## Work required
Your answer should consist only of the lines below from the one with "48, v: 1101" through the one with "bpy.data.objects.remove(obj)", copied exactly.

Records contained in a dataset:
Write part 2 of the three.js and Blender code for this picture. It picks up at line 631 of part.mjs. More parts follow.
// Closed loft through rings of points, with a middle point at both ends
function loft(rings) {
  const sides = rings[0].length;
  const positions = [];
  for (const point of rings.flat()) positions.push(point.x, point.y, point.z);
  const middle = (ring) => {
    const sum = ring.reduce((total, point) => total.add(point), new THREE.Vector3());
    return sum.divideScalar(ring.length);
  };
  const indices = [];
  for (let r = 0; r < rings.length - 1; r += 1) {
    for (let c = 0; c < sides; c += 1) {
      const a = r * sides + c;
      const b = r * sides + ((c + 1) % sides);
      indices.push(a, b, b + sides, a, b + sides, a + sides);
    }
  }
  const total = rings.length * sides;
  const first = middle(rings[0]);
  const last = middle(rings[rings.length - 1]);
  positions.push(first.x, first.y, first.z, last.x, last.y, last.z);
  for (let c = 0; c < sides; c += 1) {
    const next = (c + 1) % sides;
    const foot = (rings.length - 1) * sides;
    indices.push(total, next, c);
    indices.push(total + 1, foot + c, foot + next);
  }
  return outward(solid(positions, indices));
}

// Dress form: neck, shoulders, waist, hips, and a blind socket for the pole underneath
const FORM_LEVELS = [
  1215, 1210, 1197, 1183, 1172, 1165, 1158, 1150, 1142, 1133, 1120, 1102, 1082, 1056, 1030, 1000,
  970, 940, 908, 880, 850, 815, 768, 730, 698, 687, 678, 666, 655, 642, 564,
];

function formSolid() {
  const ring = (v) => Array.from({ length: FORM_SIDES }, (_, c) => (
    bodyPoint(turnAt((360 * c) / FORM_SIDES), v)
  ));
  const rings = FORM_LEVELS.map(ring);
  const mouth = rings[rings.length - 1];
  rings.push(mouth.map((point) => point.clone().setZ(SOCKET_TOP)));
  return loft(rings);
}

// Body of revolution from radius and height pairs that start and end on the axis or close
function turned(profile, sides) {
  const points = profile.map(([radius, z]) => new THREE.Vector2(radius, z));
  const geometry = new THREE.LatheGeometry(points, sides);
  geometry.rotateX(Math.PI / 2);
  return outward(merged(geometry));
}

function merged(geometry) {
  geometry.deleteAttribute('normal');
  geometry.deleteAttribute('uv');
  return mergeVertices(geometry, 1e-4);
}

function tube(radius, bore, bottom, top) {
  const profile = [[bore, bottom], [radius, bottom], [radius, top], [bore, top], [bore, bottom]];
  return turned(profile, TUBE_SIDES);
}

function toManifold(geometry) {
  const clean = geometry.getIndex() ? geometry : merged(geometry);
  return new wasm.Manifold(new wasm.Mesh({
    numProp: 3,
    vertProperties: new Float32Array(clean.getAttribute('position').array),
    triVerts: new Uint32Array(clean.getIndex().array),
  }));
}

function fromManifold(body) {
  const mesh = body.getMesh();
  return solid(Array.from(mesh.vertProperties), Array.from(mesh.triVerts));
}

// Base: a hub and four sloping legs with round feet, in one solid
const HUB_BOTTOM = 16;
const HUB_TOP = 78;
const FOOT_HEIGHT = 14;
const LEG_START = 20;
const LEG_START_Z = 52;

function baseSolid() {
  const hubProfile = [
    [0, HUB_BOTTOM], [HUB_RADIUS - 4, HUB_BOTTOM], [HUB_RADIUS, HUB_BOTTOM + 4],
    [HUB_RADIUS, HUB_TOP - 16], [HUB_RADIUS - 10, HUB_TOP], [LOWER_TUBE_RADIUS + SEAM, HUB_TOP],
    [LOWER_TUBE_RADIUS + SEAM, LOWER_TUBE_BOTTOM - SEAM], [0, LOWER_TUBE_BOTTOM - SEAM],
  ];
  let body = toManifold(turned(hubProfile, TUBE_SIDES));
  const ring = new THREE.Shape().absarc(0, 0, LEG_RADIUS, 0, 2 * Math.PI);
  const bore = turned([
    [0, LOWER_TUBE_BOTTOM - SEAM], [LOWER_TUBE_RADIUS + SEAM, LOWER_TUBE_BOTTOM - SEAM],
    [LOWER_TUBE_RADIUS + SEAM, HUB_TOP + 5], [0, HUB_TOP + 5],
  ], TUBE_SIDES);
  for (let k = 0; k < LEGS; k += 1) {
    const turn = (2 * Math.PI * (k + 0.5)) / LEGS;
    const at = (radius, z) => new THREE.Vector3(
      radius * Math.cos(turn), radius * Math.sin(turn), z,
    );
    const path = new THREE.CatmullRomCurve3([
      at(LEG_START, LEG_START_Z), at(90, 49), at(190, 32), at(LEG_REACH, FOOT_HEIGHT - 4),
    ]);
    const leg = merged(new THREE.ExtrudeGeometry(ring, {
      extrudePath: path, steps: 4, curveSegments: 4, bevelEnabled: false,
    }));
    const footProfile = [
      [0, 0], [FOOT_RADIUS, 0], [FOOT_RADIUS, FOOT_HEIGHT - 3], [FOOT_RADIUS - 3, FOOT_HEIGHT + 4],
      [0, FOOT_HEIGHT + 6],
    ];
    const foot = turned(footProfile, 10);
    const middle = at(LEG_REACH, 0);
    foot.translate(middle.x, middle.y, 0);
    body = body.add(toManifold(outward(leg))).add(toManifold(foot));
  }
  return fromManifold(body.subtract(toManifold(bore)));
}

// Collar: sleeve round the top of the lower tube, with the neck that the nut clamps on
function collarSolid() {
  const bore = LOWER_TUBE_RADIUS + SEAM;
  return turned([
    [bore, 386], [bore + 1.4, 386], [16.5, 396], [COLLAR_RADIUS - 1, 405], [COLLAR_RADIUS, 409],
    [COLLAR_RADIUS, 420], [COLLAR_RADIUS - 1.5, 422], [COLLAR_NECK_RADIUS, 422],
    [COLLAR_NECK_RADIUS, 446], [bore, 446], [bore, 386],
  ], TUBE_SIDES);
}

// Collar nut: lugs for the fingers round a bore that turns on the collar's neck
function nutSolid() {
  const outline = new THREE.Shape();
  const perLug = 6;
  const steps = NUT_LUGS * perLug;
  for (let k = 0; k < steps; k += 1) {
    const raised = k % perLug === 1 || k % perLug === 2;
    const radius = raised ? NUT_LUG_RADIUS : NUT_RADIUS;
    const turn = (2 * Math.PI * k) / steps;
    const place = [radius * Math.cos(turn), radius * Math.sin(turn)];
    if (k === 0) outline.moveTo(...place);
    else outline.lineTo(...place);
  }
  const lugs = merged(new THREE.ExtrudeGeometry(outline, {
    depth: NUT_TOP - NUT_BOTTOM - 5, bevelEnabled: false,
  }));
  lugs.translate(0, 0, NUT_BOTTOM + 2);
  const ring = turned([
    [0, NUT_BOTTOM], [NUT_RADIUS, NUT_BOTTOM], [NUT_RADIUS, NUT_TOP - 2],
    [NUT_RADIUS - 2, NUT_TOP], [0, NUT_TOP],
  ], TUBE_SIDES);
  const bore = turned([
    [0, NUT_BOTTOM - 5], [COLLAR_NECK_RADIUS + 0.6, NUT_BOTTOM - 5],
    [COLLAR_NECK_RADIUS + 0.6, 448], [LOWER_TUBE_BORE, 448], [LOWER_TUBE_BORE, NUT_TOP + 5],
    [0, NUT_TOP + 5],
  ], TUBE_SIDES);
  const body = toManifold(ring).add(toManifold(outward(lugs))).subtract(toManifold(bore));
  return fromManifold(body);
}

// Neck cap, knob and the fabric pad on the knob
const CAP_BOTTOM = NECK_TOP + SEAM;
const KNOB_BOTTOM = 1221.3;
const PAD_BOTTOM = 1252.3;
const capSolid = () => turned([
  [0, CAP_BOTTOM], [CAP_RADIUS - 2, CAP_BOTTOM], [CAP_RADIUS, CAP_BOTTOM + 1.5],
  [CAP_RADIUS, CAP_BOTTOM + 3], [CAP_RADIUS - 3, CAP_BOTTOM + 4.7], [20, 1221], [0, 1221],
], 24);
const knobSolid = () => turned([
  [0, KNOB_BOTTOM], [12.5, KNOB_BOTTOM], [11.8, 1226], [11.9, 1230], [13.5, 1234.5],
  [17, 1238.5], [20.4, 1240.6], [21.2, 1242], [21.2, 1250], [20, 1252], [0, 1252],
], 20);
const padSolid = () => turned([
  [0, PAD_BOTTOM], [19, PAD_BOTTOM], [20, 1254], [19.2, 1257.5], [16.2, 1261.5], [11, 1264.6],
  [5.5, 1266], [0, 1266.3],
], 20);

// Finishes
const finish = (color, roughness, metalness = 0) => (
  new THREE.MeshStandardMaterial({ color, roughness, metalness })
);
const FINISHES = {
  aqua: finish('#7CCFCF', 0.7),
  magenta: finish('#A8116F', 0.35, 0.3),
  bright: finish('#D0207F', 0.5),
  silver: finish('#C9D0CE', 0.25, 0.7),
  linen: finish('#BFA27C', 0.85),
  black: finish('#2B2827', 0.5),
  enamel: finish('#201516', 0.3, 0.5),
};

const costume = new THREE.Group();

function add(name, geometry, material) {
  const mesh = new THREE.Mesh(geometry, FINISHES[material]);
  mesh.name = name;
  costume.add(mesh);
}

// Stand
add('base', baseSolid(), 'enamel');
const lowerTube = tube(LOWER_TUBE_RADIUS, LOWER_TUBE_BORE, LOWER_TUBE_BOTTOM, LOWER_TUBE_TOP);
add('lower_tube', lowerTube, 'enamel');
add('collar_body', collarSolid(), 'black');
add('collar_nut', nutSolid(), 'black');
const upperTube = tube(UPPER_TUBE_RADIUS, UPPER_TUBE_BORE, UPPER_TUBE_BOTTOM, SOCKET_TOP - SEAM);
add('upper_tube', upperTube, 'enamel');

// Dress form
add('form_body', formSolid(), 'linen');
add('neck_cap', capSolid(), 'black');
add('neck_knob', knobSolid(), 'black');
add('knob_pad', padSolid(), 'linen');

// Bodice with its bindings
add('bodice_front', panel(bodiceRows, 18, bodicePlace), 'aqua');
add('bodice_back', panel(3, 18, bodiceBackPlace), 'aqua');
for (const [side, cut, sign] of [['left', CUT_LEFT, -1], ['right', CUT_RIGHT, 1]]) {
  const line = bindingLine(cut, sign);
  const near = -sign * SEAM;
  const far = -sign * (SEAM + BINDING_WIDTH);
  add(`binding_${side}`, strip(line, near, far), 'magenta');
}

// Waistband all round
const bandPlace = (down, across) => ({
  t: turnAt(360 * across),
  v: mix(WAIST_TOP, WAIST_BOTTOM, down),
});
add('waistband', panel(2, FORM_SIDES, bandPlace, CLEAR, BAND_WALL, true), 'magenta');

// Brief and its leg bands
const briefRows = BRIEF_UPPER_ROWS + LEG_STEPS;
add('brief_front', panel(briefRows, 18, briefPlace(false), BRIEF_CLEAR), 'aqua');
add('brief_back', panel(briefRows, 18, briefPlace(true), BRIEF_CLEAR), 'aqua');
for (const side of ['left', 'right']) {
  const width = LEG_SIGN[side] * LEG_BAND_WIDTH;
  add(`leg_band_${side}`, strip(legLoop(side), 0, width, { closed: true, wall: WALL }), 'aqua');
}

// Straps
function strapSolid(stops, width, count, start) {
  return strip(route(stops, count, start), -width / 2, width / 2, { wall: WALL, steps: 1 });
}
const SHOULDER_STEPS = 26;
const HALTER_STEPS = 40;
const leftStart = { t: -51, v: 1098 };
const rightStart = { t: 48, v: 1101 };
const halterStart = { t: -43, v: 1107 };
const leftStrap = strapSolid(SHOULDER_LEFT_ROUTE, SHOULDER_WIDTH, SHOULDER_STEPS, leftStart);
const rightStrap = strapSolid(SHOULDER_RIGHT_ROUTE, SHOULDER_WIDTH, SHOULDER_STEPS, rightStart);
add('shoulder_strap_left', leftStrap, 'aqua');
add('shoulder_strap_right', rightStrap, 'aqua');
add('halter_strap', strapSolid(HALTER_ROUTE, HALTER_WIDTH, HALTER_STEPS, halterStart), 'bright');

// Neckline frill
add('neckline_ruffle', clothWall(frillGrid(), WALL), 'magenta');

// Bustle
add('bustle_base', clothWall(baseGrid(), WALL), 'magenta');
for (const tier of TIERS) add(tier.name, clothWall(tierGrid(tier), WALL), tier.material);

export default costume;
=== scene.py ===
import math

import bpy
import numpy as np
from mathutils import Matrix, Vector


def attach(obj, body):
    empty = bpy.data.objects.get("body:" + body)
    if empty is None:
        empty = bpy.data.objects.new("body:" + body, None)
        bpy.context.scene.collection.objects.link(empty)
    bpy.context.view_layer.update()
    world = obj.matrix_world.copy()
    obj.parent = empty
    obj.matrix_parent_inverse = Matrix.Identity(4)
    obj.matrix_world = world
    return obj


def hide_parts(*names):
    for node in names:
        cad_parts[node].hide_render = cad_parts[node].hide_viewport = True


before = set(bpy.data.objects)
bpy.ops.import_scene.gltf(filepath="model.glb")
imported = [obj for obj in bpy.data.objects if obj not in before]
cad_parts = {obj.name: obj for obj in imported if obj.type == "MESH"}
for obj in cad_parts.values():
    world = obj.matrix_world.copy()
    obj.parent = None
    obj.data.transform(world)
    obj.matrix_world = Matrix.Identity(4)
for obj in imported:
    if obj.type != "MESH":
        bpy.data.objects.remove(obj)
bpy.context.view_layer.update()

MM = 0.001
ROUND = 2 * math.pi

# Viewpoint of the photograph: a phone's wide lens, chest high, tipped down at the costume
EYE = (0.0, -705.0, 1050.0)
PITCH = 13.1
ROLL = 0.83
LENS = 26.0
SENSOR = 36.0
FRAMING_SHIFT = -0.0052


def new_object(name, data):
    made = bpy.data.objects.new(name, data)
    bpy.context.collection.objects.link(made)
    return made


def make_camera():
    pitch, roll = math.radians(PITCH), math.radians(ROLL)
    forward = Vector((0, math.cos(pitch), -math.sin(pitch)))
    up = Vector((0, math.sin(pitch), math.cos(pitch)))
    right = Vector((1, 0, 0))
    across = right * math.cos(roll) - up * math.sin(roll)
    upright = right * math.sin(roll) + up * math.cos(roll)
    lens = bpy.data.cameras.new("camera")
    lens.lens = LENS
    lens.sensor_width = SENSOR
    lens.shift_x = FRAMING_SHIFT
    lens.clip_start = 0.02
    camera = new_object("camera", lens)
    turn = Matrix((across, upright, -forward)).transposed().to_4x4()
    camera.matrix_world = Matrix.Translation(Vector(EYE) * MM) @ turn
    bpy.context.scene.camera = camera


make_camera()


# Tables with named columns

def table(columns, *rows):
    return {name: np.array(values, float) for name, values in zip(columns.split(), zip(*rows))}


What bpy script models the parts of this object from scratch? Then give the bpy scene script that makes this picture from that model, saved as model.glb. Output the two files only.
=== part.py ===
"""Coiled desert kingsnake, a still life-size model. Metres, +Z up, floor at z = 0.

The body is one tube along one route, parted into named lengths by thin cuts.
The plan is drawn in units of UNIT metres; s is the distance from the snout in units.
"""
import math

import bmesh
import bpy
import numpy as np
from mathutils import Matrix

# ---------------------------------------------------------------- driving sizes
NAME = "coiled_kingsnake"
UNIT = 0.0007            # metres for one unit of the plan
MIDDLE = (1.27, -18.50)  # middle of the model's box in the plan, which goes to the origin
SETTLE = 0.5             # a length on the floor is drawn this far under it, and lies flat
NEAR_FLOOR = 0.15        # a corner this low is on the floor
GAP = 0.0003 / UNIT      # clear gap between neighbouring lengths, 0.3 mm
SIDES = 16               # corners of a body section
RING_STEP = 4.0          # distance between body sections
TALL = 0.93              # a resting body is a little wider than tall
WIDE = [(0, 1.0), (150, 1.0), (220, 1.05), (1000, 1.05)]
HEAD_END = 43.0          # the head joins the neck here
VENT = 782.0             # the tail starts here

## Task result
const rightStart = { t: 48, v: 1101 };
const halterStart = { t: -43, v: 1107 };
const leftStrap = strapSolid(SHOULDER_LEFT_ROUTE, SHOULDER_WIDTH, SHOULDER_STEPS, leftStart);
const rightStrap = strapSolid(SHOULDER_RIGHT_ROUTE, SHOULDER_WIDTH, SHOULDER_STEPS, rightStart);
add('shoulder_strap_left', leftStrap, 'aqua');
add('shoulder_strap_right', rightStrap, 'aqua');
add('halter_strap', strapSolid(HALTER_ROUTE, HALTER_WIDTH, HALTER_STEPS, halterStart), 'bright');

// Neckline frill
add('neckline_ruffle', clothWall(frillGrid(), WALL), 'magenta');

// Bustle
add('bustle_base', clothWall(baseGrid(), WALL), 'magenta');
for (const tier of TIERS) add(tier.name, clothWall(tierGrid(tier), WALL), tier.material);

export default costume;
=== scene.py ===
import math

import bpy
import numpy as np
from mathutils import Matrix, Vector


def attach(obj, body):
    empty = bpy.data.objects.get("body:" + body)
    if empty is None:
        empty = bpy.data.objects.new("body:" + body, None)
        bpy.context.scene.collection.objects.link(empty)
    bpy.context.view_layer.update()
    world = obj.matrix_world.copy()
    obj.parent = empty
    obj.matrix_parent_inverse = Matrix.Identity(4)
    obj.matrix_world = world
    return obj


def hide_parts(*names):
    for node in names:
        cad_parts[node].hide_render = cad_parts[node].hide_viewport = True


before = set(bpy.data.objects)
bpy.ops.import_scene.gltf(filepath="model.glb")
imported = [obj for obj in bpy.data.objects if obj not in before]
cad_parts = {obj.name: obj for obj in imported if obj.type == "MESH"}
for obj in cad_parts.values():
    world = obj.matrix_world.copy()
    obj.parent = None
    obj.data.transform(world)
    obj.matrix_world = Matrix.Identity(4)
for obj in imported:
    if obj.type != "MESH":
        bpy.data.objects.remove(obj)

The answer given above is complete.